Unsere spezifische Aufgabe als DIE LINKE besteht darin, die Ungerechtigkeiten in diesem Land von links zu thematisieren – die Grenze verläuft nicht zwischen Deutschen und Nicht-Deutschen, nicht zwischen Muslimen und Nicht-Muslimen, sondern zwischen oben und unten. Wir müssen Ansprechpartnerin und Motor für sozialen Protest sein, damit soziale Ängste nicht von Pegida von rechts besetzt und damit reaktionär gewendet werden.
Auch deshalb machen wir im kommenden Jahr den Kampf gegen die zunehmende Prekarisierung der Arbeits- und Lebensverhältnisse zum Schwerpunkt einer Kampagne. Und auch deshalb unterstützen wir die sozialen Bewegungen, wie Blockupy oder die Mobilisierung gegen den G7-Gipfel, bei ihren Protesten gegen Krisenregime und Spardiktat. Denn: Wenn etwas wirklich Not tut, dann ist das eine ganz andere Bewegung: Nicht eine herbei fantasierte Islamisierung ist das Problem. Wir brauchen eine Bewegung gegen die Prekarisierung, aber ganz bestimmt nicht gegen die Islamisierung des Abendlandes!
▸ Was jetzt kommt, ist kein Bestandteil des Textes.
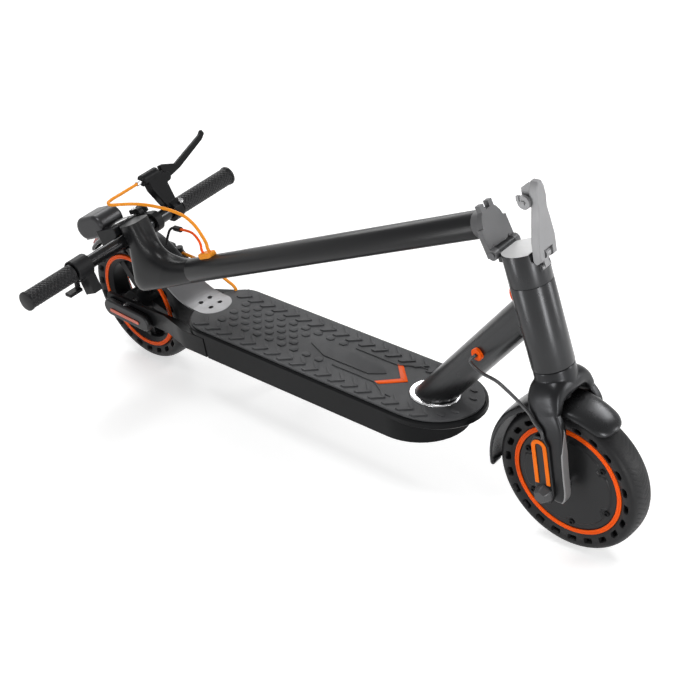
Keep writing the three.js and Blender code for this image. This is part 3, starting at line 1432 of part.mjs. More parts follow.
function makeBrakePerch() {
  const clampLow = perchOuter - perchClampWidth;
  const clamp = disc(perchClampRadius, 0, clampLow, perchOuter, 24);
  const bodyShape = polygon([[clampLow, 0], [perchOuter, 0], [perchOuter - linerWall,
      perchBarrelZ - barZ], [perchInner, perchBarrelZ - barZ],
    [perchInner, perchBarrelZ - barZ - 2 * perchBarrelRadius], [clampLow - perchClampWidth / 2,
        perchBarrelRadius * 2]]);
  const plate = frontPlate(bodyShape, -perchBodyHalf, perchBodyHalf, linerWall);
  const barrelZ = perchBarrelZ - barZ;
  const barrel = rod([0, perchBarrelInner, barrelZ], [0, perchOuter - leverEyeRadius, barrelZ],
      perchBarrelRadius, 20);
  const barHole = disc(barRadius + seatGap, 0, 0, 2 * perchOuter, 24);
  const eyeSpace = rod([-perchBodyHalf - overrun, leverPinY, leverPinZ - barZ], [perchBodyHalf + overrun,
      leverPinY, leverPinZ - barZ], leverEyeRadius + runningGap);
  const post = rod([-perchBodyHalf, leverPinY, leverPinZ - barZ], [perchBodyHalf, leverPinY,
      leverPinZ - barZ], leverPinRadius);
  const ears = [];
  for (const side of [-1, 1]) {
    const x = [side * perchBodyHalf, side * (leverThickness / 2 + runningGap)].sort((a, b) => a - b);
    ears.push(join(rod([x[0], leverPinY, leverPinZ - barZ], [x[1], leverPinY, leverPinZ - barZ],
        leverEyeRadius),
      block([x[0], leverPinY - 2 * leverEyeRadius, leverPinZ - barZ - leverEyeRadius], [x[1], leverPinY,
          leverPinZ - barZ + leverEyeRadius / 2])));
  }
  const slot = block([-leverThickness / 2 - runningGap, leverPinY - leverEyeRadius - runningGap,
      leverPinZ - barZ - 3 * leverEyeRadius],
    [leverThickness / 2 + runningGap, 2 * perchOuter, perchTop]);
  const ferrule = rod([0, perchBarrelInner - ferruleLength, barrelZ], [0, perchBarrelInner + overrun,
      barrelZ], ferruleRadius, 12);
  const shape = join(cut(join(clamp, plate, barrel), barHole, eyeSpace, slot), ferrule, post, ...ears);
  return at(shape, -barX, 0, barZ);
}

function makeBrakeLever() {
  const pin = [leverPinY, leverPinZ];
  const h = leverBladeHeight / 2;
  const blade = polygon([
    [pin[0], pin[1] - leverEyeRadius * 0.7], [leverKneeY + h, leverKneeZ - h], [leverTipY - h,
        leverTipZ - h * 1.4], [leverTipY + h, leverTipZ],
    [leverTipY + h / 2, leverTipZ + h * 1.6], [leverTipY - h, leverTipZ + h / 2], [leverKneeY,
        leverKneeZ + h], [pin[0] + h, perchTop - linerWall], [pin[0] - h / 2, perchTop - linerWall]]);
  const plate = frontPlate(blade, -leverThickness / 2, leverThickness / 2, linerWall);
  const eye = rod([-leverThickness / 2, ...pin], [leverThickness / 2, ...pin], leverEyeRadius);
  const bore = rod([-leverThickness, ...pin], [leverThickness, ...pin], leverPinRadius + runningGap);
  return at(cut(join(plate, eye), bore), -barX, 0, 0);
}

function makeBellBase() {
  const low = bellY - bellWidth / 2;
  const clamp = disc(bellClampRadius, 0, low, low + bellWidth, 24);
  const strap = block([-bellStrapLength, low, bellClampRadius - overrun], [0, low + bellWidth,
      bellClampRadius]);
  const ball = new THREE.SphereGeometry(bellDomeRadius, 16, 10);
  const domeAt = at(cut(solid(ball), block([-2 * bellDomeRadius, -2 * bellDomeRadius,
      -2 * bellDomeRadius], [2 * bellDomeRadius, 2 * bellDomeRadius, -linerWall])),
    -bellStrapLength, bellY + bellWidth / 2, bellClampRadius + linerWall / 2);
  const hole = disc(barRadius + seatGap, 0, 0, 2 * bellY, 24);
  const pivot = [bellPivotX - barX, bellPivotZ - barZ];
  const post = rod([-pivot[0], low - bellKnobThickness - runningGap, pivot[1]], [-pivot[0],
      low + linerWall, pivot[1]], bellPinRadius);
  const cheek = block([-pivot[0] - bellPinRadius * 2, low, 0], [-pivot[0] + bellPinRadius * 2,
      low + linerWall * 2, pivot[1] + bellPinRadius * 2]);
  return at(join(cut(join(clamp, strap, cheek), hole), domeAt, post), -barX, 0, barZ);
}

function makeBellLever() {
  const high = bellY - bellWidth / 2 - runningGap;
  const low = high - bellKnobThickness;
  const knob = rod([-bellPivotX, low, bellPivotZ], [-bellPivotX, high, bellPivotZ], bellKnobRadius);
  const thumb = block([-bellPivotX - 2 * bellKnobRadius, low, bellPivotZ], [-bellPivotX, high,
      bellPivotZ + bellKnobRadius - linerWall]);
  const bore = rod([-bellPivotX, low - overrun, bellPivotZ], [-bellPivotX, high + overrun, bellPivotZ],
      bellPinRadius + runningGap, 12);
  return cut(join(knob, thumb), bore);
}

function addStem() {
  add(stem, "stem_base", makeStemBase(), greyMetal);
  add(stem, "stem_tube", makeStemTube(), satinBlack);
  add(stem, "cable_grommet", makeStemGrommet(), amber);
  add(stem, "handlebar", makeHandlebar(), blackPaint);
  add(stem, "grip_right", makeGrip(-1, rightGripLength), softRubber);
  add(stem, "grip_left", makeGrip(1, leftGripLength), softRubber);
  add(stem, "display_pod", makeDisplayPod(), plastic);
  add(stem, "display", makeDisplay(), glass);
  add(stem, "power_button", makePowerButton(), orange);
  add(stem, "headlight", makeHeadlight(), glass);
  add(stem, "throttle_housing", makeThrottleHousing(), plastic);
  add(stem, "throttle_paddle", makeThrottlePaddle(), plastic);
  add(stem, "brake_perch", makeBrakePerch(), satinBlack);
  add(stem, "brake_lever", makeBrakeLever(), satinBlack);
  add(stem, "bell_base", makeBellBase(), plastic);
  add(stem, "bell_lever", makeBellLever(), plastic);
}

// Cables held at both ends

// Places given by how far they lie back from the stem's head
function fromHead(points) {
  return points.map(([back, y, z]) => [back - stemLength, y, z]);
}

function addCables() {
  const grommetTop = stemAxisZ + stemRadius + stemGrommetHeight + 2 * seatGap;
  const brakeX = -stemGrommetX + stemGrommetHalf;
  const lampX = -stemGrommetX - stemGrommetHalf;
  const cableY = perchBarrelInner - ferruleLength - seatGap;
  const brakeCable = cord([[-barX, cableY, perchBarrelZ], ...fromHead(brakeLoop), [brakeX - 1, 2, 68],
    [brakeX, 0, grommetTop + cableLead], [brakeX, 0, grommetTop]], brakeCableRadius, 38);
  add(stem, "brake_cable", brakeCable, amber);
  const [plugAt, plugStart, plugEnd] = fromHead(lampPlug);
  const lampCable = join(
    cord([[lampX, 0, grommetTop], [lampX, 0.6, grommetTop + cableLead], [lampX - 1, 3.4, 69],
        ...fromHead(lampLoop),
      plugAt], lampCableRadius, 18),
    rod(plugStart, plugEnd, connectorRadius, 10),
    cord([plugAt, ...fromHead(lampTail), [lampEndBack - stemLength, stemHeadHalf + seatGap, lampEndZ]],
        lampCableRadius, 10));
  add(stem, "lamp_cable", cut(lampCable, stemClearance()), orange);
  const grommetX = neckPlanX(neckMidZ);
  const coverTop = new THREE.Vector3(wheelbase, -(forkLegOuter + seatGap + forkCoverThickness / 2),
      forkCoverTopZ);
  const turn = new THREE.Quaternion().setFromAxisAngle(steerAxis, steerTurnDeg * deg);
  const end = coverTop.clone().sub(steerFoot).applyQuaternion(turn).add(steerFoot);
  const startY = -neckRadius - grommetThickness;
  const motorCable = cord([
    [grommetX, startY + 1, neckMidZ], [grommetX, startY - 3, neckMidZ], [745, startY - 7, neckMidZ - 6],
        [753, -36, 248],
    [766, -39, 243.5], [790, -43, 241.5], [818, -48, 240], [838, -52.5, 233], [850, -55, 222], [857, -54,
        209],
    [end.x, end.y, end.z + 8], [end.x, end.y, end.z - 1]], motorCableRadius, 32);
  add(body, "motor_cable", motorCable, softRubber);
  const rearCable = cord([
    [cableHoleX, cableHoleY, bodyRimZ + overrun], [cableHoleX, cableHoleY, 142], [cableHoleX - 0.6,
        cableHoleY, 147], [167, 46, 151.5],
    [156, 45.8, 156], [140, 45, 163.5], [112, 42, 175], [92, 38.5, 183], [79, 36.4, 185.6], [69.5, 36.2,
        185.8]], rearCableRadius, 24);
  add(body, "rear_brake_cable", rearCable, amber);
}

// Room that the lamp lead keeps to the stem's head
function stemClearance() {
  return block([-stemLength, -stemHeadHalf - seatGap, 0],
      [-stemLength + stemHeadDepth + stemHeadCurve / 3, stemHeadHalf + seatGap, stemHeadTop]);
}

// Kickstand and charging cap

function makeStandBracket() {
  const top = bodyBottomZ - seatGap;
  const plate = block([standX - standPlateLength / 2, standY - standPlateWidth, top - standPlateThickness],
    [standX + standPlateLength / 2, standY + linerWall, top]);
  const tilt = standTiltDeg * deg;
  const along = (distance) => [standX, standY + distance * Math.cos(tilt),
      standZ + distance * Math.sin(tilt)];
  const pin = rod(along(-standHubHalf * 2.4), along(standHubHalf + linerWall), standPinRadius);
  const cheek = rod(along(-standHubHalf * 2.6), along(-standHubHalf - runningGap),
      standHubRadius - linerWall);
  const reach = standHubHalf * 2.6;
  const web = block([standX - standHubRadius * 0.7, standY - reach * Math.cos(tilt),
      standZ - reach * Math.sin(tilt)],
    [standX + standHubRadius * 0.7, standY - standHubHalf * 1.6, top]);
  const above = block([standX - standPlateLength, -deckHalfWidth, top], [standX + standPlateLength,
      2 * deckHalfWidth, 2 * bodyTopZ]);
  return cut(join(plate, pin, cheek, web), above);
}

function makeStandLeg() {
  const tilt = standTiltDeg * deg;
  const along = (distance) => [standX, standY + distance * Math.cos(tilt),
      standZ + distance * Math.sin(tilt)];
  const hubPart = rod(along(-standHubHalf), along(standHubHalf), standHubRadius - linerWall * 2);
  const length = (standZ - axleHeight + wheelRadius - standFootHeight / 2) / Math.cos(tilt);
  const ground = axleHeight - wheelRadius;
  const foot = [standX, standY + length * Math.sin(tilt), ground + standFootHeight / 2];
  const leg = rod([standX, standY, standZ], foot, standLegRadius, 12);
  const shoe = at(floorDisc(standFootRadius, 0, standFootHeight, 12), foot[0], foot[1], ground);
  const bore = rod(along(-2 * standHubRadius), along(2 * standHubRadius), standPinRadius + runningGap);
  const floor = block([standX - standHubRadius * 2, 0, -2 * standFootRadius],
      [standX + standHubRadius * 2, 4 * deckHalfWidth, ground]);
  return cut(join(hubPart, leg, shoe), bore, floor);
}

function makeChargeCap() {
  const low = bodyHalfWidth + seatGap;
  const lid = rod([capX, low, capZ], [capX, low + capThickness, capZ], capRadius, 20);
  const hingeBar = rod([capX - capRadius / 2, low + capHingeRadius, capZ - capRadius],
      [capX + capRadius / 2, low + capHingeRadius, capZ - capRadius], capHingeRadius, 10);
  return join(lid, hingeBar);
}

function addSmallParts() {
  add(body, "kickstand_bracket", makeStandBracket(), satinBlack);
  add(body, "kickstand_leg", makeStandLeg(), satinBlack);
  add(body, "charge_cap", makeChargeCap(), softRubber);
}

addWheels();
addDeck();
addRearEnd();
addFenders();
addFork();
addFoldingJoint();
addStem();
addCables();
addSmallParts();

// Origin at the middle of the footprint, on the ground
scooter.updateMatrixWorld(true);
const bounds = new THREE.Box3().setFromObject(scooter, true);
const centre = bounds.getCenter(new THREE.Vector3());
body.position.set(-centre.x, -centre.y, -bounds.min.z);

export default scooter;
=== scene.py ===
# %% [markdown]
# # A folded electric kick scooter
# The scooter stands folded on its side stand, with the stem lying back over the deck.
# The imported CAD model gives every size, place and moving joint. This lesson dresses it:
# smooth metal, moulded plastic, a ribbed foot mat, honeycomb tyres and bright orange trim.

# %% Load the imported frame
import contextlib
import json
import math
import bmesh
import bpy
import numpy as np
from mathutils import Matrix, Vector


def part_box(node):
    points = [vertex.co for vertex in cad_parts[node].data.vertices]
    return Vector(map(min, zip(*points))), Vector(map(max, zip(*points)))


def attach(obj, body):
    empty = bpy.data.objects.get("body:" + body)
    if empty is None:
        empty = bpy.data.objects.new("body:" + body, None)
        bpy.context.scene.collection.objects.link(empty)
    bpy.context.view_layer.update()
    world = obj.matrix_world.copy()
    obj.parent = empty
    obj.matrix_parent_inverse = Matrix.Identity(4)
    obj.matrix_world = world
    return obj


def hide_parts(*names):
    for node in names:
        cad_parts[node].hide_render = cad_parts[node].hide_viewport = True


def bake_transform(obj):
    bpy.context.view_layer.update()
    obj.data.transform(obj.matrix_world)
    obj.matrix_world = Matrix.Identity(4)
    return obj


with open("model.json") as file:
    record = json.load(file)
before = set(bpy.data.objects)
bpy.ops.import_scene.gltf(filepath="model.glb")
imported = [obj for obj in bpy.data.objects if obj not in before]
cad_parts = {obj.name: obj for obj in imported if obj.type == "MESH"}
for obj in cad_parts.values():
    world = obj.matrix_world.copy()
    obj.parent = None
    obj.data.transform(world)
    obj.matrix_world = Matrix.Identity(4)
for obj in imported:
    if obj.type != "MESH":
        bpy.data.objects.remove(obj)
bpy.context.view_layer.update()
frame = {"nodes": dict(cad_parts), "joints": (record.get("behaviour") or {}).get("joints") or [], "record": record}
joints = {joint["name"]: joint for joint in frame["joints"]}

# %% [markdown]
# Five sets of axes carry everything. The deck and rear wheel follow the ground. The column and
# the front wheel follow the steering, which is turned a few degrees. The stem follows it too and
# leans with the fold. Reading them from the joints keeps each new piece on its CAD part.

# %% Axes and places of the assemblies
def joint_axis(name):
    return np.array(joints[name]["axis"], float)

def joint_place(name):
    return np.array(joints[name]["pos_m"], float)

class Axes:
    """An origin with three directions: ahead, to the left and up."""
    def __init__(self, origin, ahead=(1, 0, 0), left=(0, 1, 0), up=(0, 0, 1)):
        self.origin, self.ahead = np.array(origin, float), np.array(ahead, float)
        self.left, self.up = np.array(left, float), np.array(up, float)

    def put(self, points):
        """Local points (..., 3) to places in the frame: origin + x ahead + y left + z up."""
        points = np.asarray(points, float)
        turned = points[..., :1] * self.ahead + points[..., 1:2] * self.left + points[..., 2:] * self.up
        return self.origin + turned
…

Unsere Partei hat in dieser Situation drei Aufgaben, die sich mit gleichberechtigter Dringlichkeit stellen: Erstens die breite Bewegung für Flüchtlingshilfe und Weltoffenheit vor Ort sowie bundesweit zu unterstützen. Zweitens Pegida, dem Rassismus und der Demokratieverachtung in den Köpfen und auf der Straße, durch zivilgesellschaftliche Aufklärungsarbeit und breite Bündnisse entgegen zu treten. Dabei reicht es nicht, allgemeine Appelle für mehr Toleranz zu starten. Es ist auch unsere Aufgabe als LINKE, die Zusammenhänge zwischen einem autoritären Kulturkampf und der neoliberalen Politik offensiv zu thematisieren. Drittens stehen wir vor der Herausforderung, Unbehagen über die sozialen Zustände in diesem Land und über die Krise der Demokratie auf den Punkt zu bringen und dagegen anzugehen. Wir müssen offensiv für Vorschläge streiten, die wirklich geeignet sind, diese zu beheben. Wir rufen unsere Mitglieder und Sympathisantinnen und Sympathisanten auf, weiterhin Initiativen zu unterstützen gegen Rassismus und Rechtpopulismus, für Willkommenskultur, soziale Gerechtigkeit und wirkliche Demokratie.